Serve un sostegno per aiutare tutte le donne vittime di violenza e la campagna 'Libera puoi' - promossa dal dipartimento per le Pari Opportunità - vuole ricordare che "lo Stato c'è". Lo sottolinea la ministra per le Pari Opportunità e la Famiglia, Elena Bonetti, in un'intervista all'AGI.
Lunedì 25 novembre è la Giornata internazionale per l'eliminazione della violenza contro le donne istituita dall'Assemblea generale delle Nazioni Unite nel 1999: si celebra ormai da 20 anni ma i femminicidi continuano ad esserci e anzi ad aumentare. La politica che cosa può fare?
"I dati sono preoccupanti e ci impongono di assicurare il massimo sostegno alle donne vittime di violenza. La gravità del fenomeno chiede un'assunzione di responsabilità collettiva, che per le Istituzioni vuol dire innanzitutto favorire reti di supporto e di relazioni che aiutino le vittime ad uscire dalla violenza. Dobbiamo rendere consapevoli le donne e la società civile tutta che un sostegno comunitario e di rete a vari livelli può realmente rappresentare la strada per il recupero di una prospettiva di speranza e della propria libertà.
Le donne vittime di violenza devono sapere che lo Stato c'è e le sostiene - sottolinea - è questo il senso della campagna 'Libera puoi', che abbiamo voluto promuovere con il Dipartimento per le Pari Opportunità in occasione del 25 novembre. Per sensibilizzare ma soprattutto per attivare nuove sinergie e progetti di sostegno in collaborazione tra centri antiviolenza, enti locali, associazioni, terzo settore".
È un problema di matrice culturale? A parte le leggi, che non sembrano aver inciso in modo significativo, come si può cercare di imprimere un'inversione di rotta?
"C'è un'emergenza e c'è bisogno, per farvi fronte, di una profonda trasformazione culturale che accompagni l'efficacia delle leggi è il Paese che ne ha bisogno. Perché si superino discriminazioni, stereotipi, pregiudizi e si abbattano muri di silenzio. L'inversione di rotta è possibile nell'azione quotidiana, proteggendo le vittime e promuovendo ogni possibile forma di prevenzione e di educazione, a tutti i livelli della società e con il contributo di tutte le parti sociali.
Il ruolo della comunità è fondamentale nella cura delle vittime, sia in termini di responsabilità che di azione. Dobbiamo però anche lavorare - aggiunge ancora - alla costruzione di una cultura del rispetto, che è fatta anche di parole. C'è un intero vocabolario che dobbiamo avere la volontà di strutturare insieme, nello spazio pubblico, riconoscendo che solo nella presenza paritaria degli uomini e delle donne e nella compenetrazione della diversità dei loro sguardi possiamo avere una prospettiva compiuta della realtà e anche un orizzonte di futuro. Serve determinazione e capacita' di cooperare: ciascuno puo' fare la propria parte, le Istituzioni in prima linea".
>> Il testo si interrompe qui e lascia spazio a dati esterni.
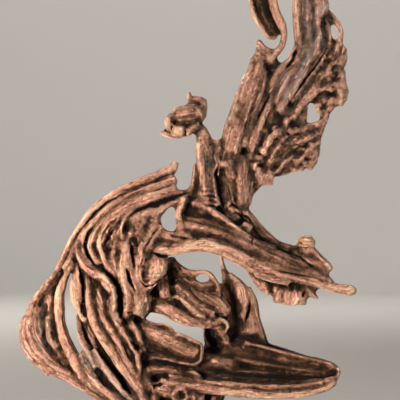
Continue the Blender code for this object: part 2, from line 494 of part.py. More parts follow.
# The cores fill the root behind its limbs, and leave its holes and slits open
CORES = {
    "mane_core": [
        (-5, 522, 4, 18, 18), (-60, 495, 0, 24, 28), (-110, 465, -4, 28, 32), (-143, 430, -4, 28, 34),
        (-158, 390, -6, 24, 34), (-142, 350, -10, 26, 36), (-136, 310, -14, 25, 38),
        (-134, 270, -16, 25, 40), (-122, 235, -18, 25, 40), (-102, 200, -18, 26, 40),
        (-82, 165, -16, 28, 40), (-64, 130, -12, 30, 40),
    ],
    "wing_core": [
        (-224, 340, 10, 10, 14), (-236, 310, 8, 14, 18), (-243, 268, 8, 20, 22), (-245, 225, 6, 30, 24),
        (-237, 190, 4, 32, 24), (-216, 162, 2, 22, 24), (-186, 138, 0, 20, 26), (-150, 115, -2, 20, 28),
        (-115, 92, -4, 24, 32), (-84, 66, -6, 30, 38),
    ],
    "almond_core": [
        (-176, 362, -8, 12, 20), (-180, 330, -10, 12, 20), (-180, 300, -12, 12, 20),
        (-174, 272, -12, 12, 20), (-160, 245, -12, 12, 22), (-146, 220, -12, 12, 24),
    ],
    "rib_core": [
        (-104, 420, -18, 16, 28), (-104, 385, -20, 18, 30), (-102, 345, -20, 18, 30),
        (-100, 300, -20, 16, 28), (-96, 262, -20, 16, 28),
    ],
    "low_core": [
        (-158, 186, -6, 9, 20), (-146, 160, -8, 14, 24), (-120, 130, -10, 17, 28),
        (-95, 105, -10, 20, 32),
    ],
    "cheek_core": [
        (-45, 446, -14, 20, 30), (-60, 420, -16, 32, 36), (-66, 380, -18, 36, 38),
        (-64, 340, -18, 38, 38), (-62, 300, -18, 30, 38), (-62, 272, -16, 24, 34),
    ],
    "bridge_core": [
        (-35, 402, -26, 14, 24), (-5, 402, -28, 13, 22), (30, 416, -26, 18, 24), (60, 424, -22, 22, 26),
    ],
    "muzzle_core": [
        (60, 440, -18, 26, 30), (100, 425, -16, 26, 32), (145, 408, -16, 33, 30), (190, 380, -16, 25, 28),
        (235, 362, -18, 22, 24), (275, 350, -18, 17, 20), (300, 340, -20, 10, 14),
    ],
    "neck_core": [
        (75, 560, 4, 20, 20), (75, 510, 0, 26, 24), (80, 470, -6, 32, 28), (92, 445, -10, 30, 28),
    ],
    "crest_core": [
        (276, 900, 12, 24, 8), (278, 850, 10, 31, 11), (283, 805, 6, 29, 14), (268, 758, 2, 36, 15),
        (232, 708, 0, 42, 17), (205, 665, -2, 41, 18), (190, 625, -2, 45, 19), (185, 585, -2, 43, 19),
        (176, 552, -2, 28, 17), (150, 515, 0, 24, 17), (145, 480, 0, 16, 17),
    ],
    "flank_core": [(326, 788, 6, 16, 10), (322, 750, 4, 26, 12), (316, 715, 2, 30, 12)],
    "fork_core": [(196, 782, 4, 14, 10), (206, 758, 4, 16, 12), (206, 730, 2, 16, 14)],
    "tail_core": [(140, 590, 0, 22, 18), (146, 550, 0, 20, 18)],
    "eye_core": [(262, 612, -2, 26, 12), (240, 640, -2, 22, 14)],
    "burl_core": [
        (284, 604, -2, 14, 10), (262, 590, -2, 24, 13), (235, 575, -2, 30, 15), (205, 562, -2, 30, 16),
    ],
    "tongue_core": [
        (5, 358, 0, 9, 12), (20, 328, 0, 18, 18), (50, 294, -4, 22, 22), (80, 275, -6, 27, 24),
        (106, 258, -2, 24, 22),
    ],
    "recess_core": [
        (78, 250, 4, 14, 16), (82, 225, 6, 16, 16), (88, 195, 4, 18, 18), (96, 165, 0, 22, 22),
    ],
    "column_core": [
        (132, 305, 18, 12, 10), (150, 275, 16, 22, 12), (158, 240, 14, 24, 14), (164, 205, 8, 26, 18),
    ],
    "jaw_core": [
        (-62, 150, -10, 32, 40), (-20, 160, -8, 38, 38), (30, 163, -6, 36, 36), (80, 163, -4, 30, 32),
        (124, 162, -2, 26, 26),
    ],
    "jaw_floor": [
        (40, 124, -14, 22, 36), (100, 132, -10, 23, 34), (160, 133, -8, 24, 30), (220, 131, -6, 22, 28),
        (270, 134, -6, 19, 22), (304, 140, -8, 14, 16), (322, 142, -12, 8, 10),
    ],
    "tongue_middle": [
        (-20, 292, -14, 14, 18), (15, 292, -14, 14, 18), (45, 275, -14, 16, 18), (80, 262, -12, 16, 18),
    ],
    "nape_core": [
        (100, 570, -2, 18, 16), (102, 520, -4, 20, 18), (104, 480, -6, 26, 22), (120, 452, -10, 30, 24),
    ],
    "jamb_core": [(38, 480, -16, 16, 18), (42, 455, -20, 18, 22), (50, 432, -22, 16, 24)],
    "fold_core": [(-84, 452, -22, 12, 24), (-92, 430, -22, 14, 26)],
    "tooth_core": [(200, 330, -26, 12, 12), (235, 320, -28, 12, 12), (265, 312, -28, 12, 12)],
    "chin_core": [
        (98, 315, -14, 12, 16), (106, 290, -12, 14, 18), (108, 250, -8, 18, 18), (110, 222, -4, 20, 20),
    ],
    "plate_core": [
        (-60, 215, -24, 16, 22), (-30, 200, -24, 22, 22), (10, 188, -24, 24, 22), (45, 182, -24, 20, 20),
    ],
    "burl_top_core": [(330, 705, 2, 16, 10), (308, 690, 0, 14, 10), (300, 676, -2, 9, 8)],
    "throat_core": [(-2, 362, -8, 10, 16), (2, 335, -10, 15, 18), (6, 305, -10, 16, 18)],
    "knob_core": [(-6, 634, -10, 8, 10), (14, 636, -12, 14, 14), (34, 640, -10, 14, 13)],
    "cheek_to_tongue": [(-62, 290, -20, 18, 24), (-30, 290, -20, 16, 22), (5, 286, -16, 18, 20)],
    "cheek_to_jaw": [
        (-88, 262, -30, 12, 24), (-80, 238, -30, 14, 26), (-66, 215, -28, 16, 26),
        (-52, 190, -24, 18, 28),
    ],
}

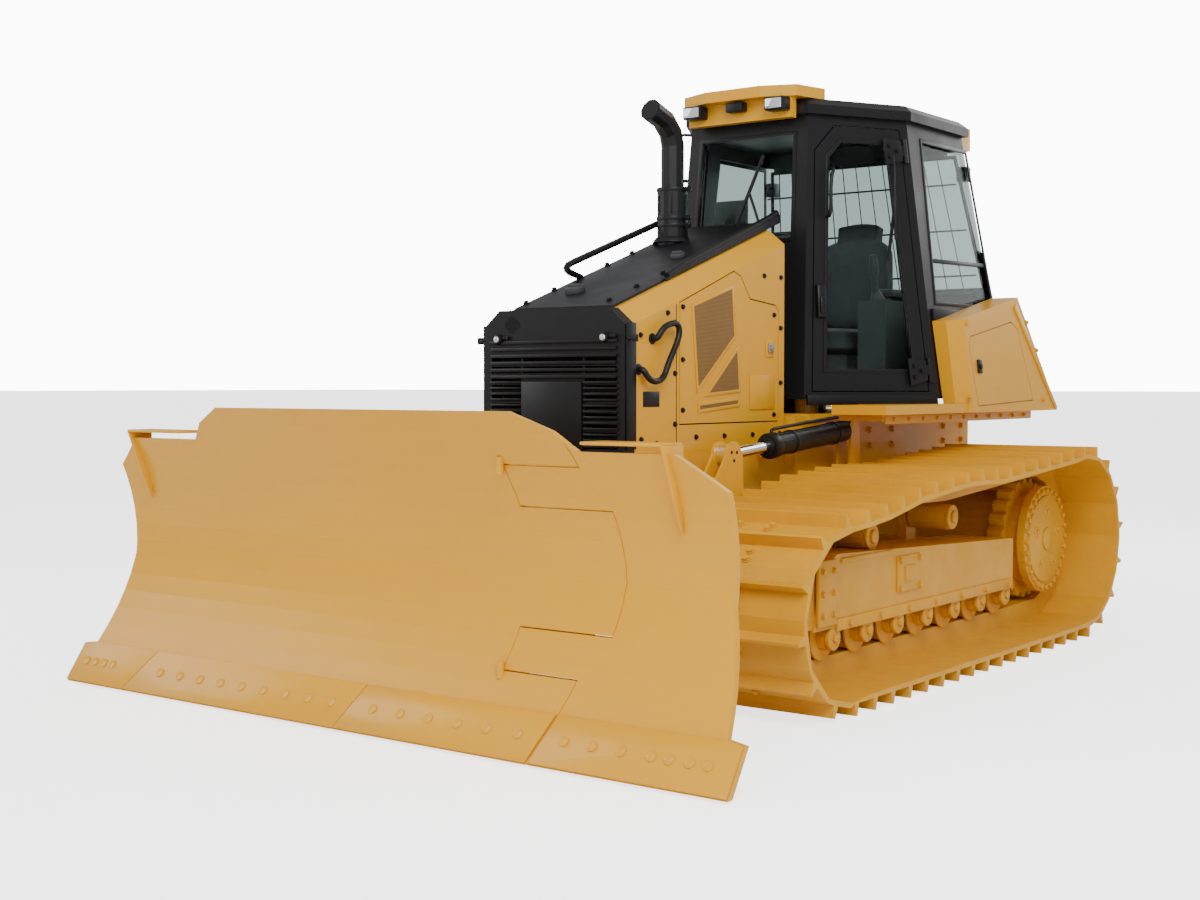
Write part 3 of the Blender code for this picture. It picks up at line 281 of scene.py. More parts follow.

Lei è ministra per le Pari Opportunità e la Famiglia ed è proprio nella famiglia che la quasi totalità dei femminicidi viene commessa, come si può arginare questo fenomeno violento? Ha in mente qualche iniziativa ad hoc?
"E' un tema che necessita, come tutti i fenomeni complessi, di risposte ampie e strutturate tutte le iniziative in cantiere, la stessa Cabina di regia appena riattivata lo conferma, devono proporre in forma integrata diversi elementi. C'è un elemento di prevenzione che deve realizzarsi nell'educazione, già a partire dalle giovani generazioni. Lo sforzo educativo è il centro di ogni politica al servizio della comunità. E sull'educazione abbiamo appena annunciato un bando da trenta milioni.
Ma c'è anche il tema della valorizzazione di quelle reti sociali capaci di individuare le situazioni di fragilità e di riconoscerle come potenziale violenza prima che sia troppo tardi. In questa azione un ruolo fondamentale e' quello svolto da tutti gli operatori che a vario titolo già attivano fiducia nei confronti dello Stato. Questa cooperazione è fondamentale ed è la strada per tutte le azioni che dovremo intraprendere, con decisione e spirito di coesione", conclude.